Q3: What causes premature breakage of the shank adapter?

A3: Premature shank adapter failure is often caused by under-feeding, which leads to blank firing and causes reflected tensile stress waves to accumulate in the steel. It can also result from misaligned feed guides, poor lubrication of the slide splines, or using a piston that is mismatched to the weight of the drill string.

Q4: Under what conditions is water flushing preferred over air flushing?

A4: Water flushing is primarily used in underground operations to bind respirable dust particles and keep them out of the mine atmosphere. It is also preferred in highly fractured rock where water can help stabilize the borehole walls.
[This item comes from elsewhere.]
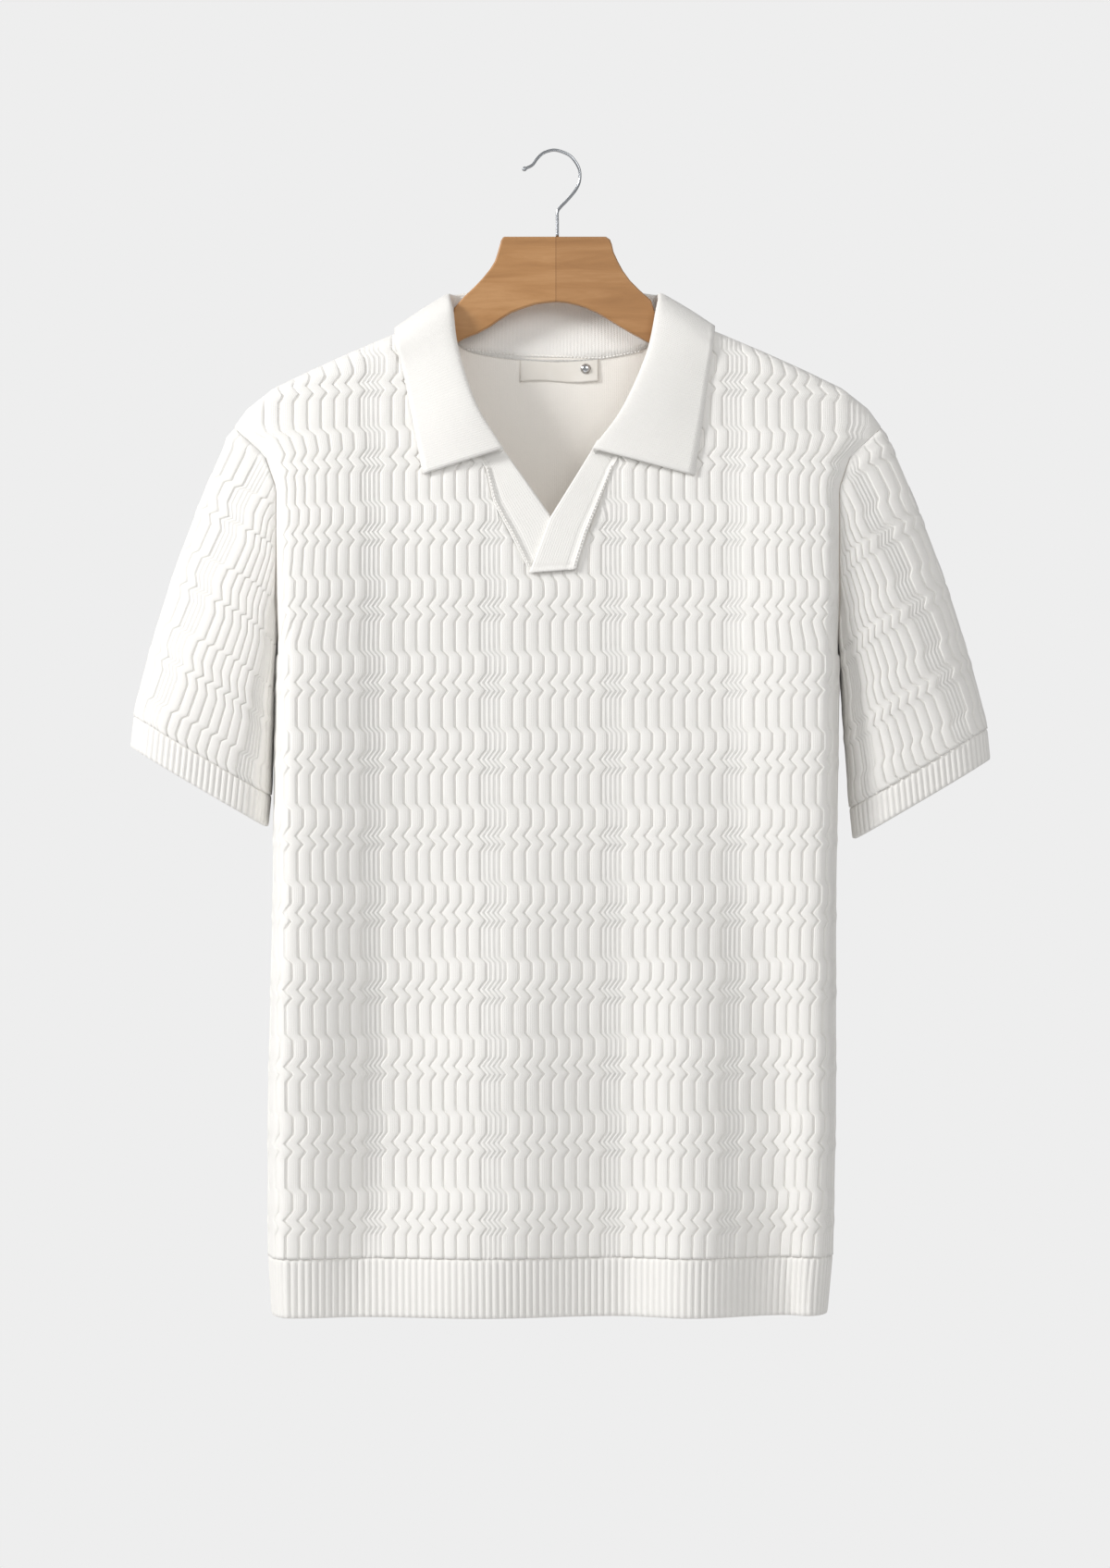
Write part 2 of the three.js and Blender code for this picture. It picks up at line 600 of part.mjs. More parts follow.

Air flushing is typically reserved for open-pit, vertical drilling, and cold-climate operations where freezing water lines present operational difficulties.

Q5: How can operators identify if the feed force is correctly set during operation?

A5: Operators can monitor the coupling sleeve temperatures and the stability of the drill string. If the coupling sleeves are excessively hot, it indicates under-feeding (sliding friction and reflected energy). If the machine suffers from frequent rotation stalls, excessive vibration of the drill rig, or high wear on the bit wings, it indicates the feed force is set too high.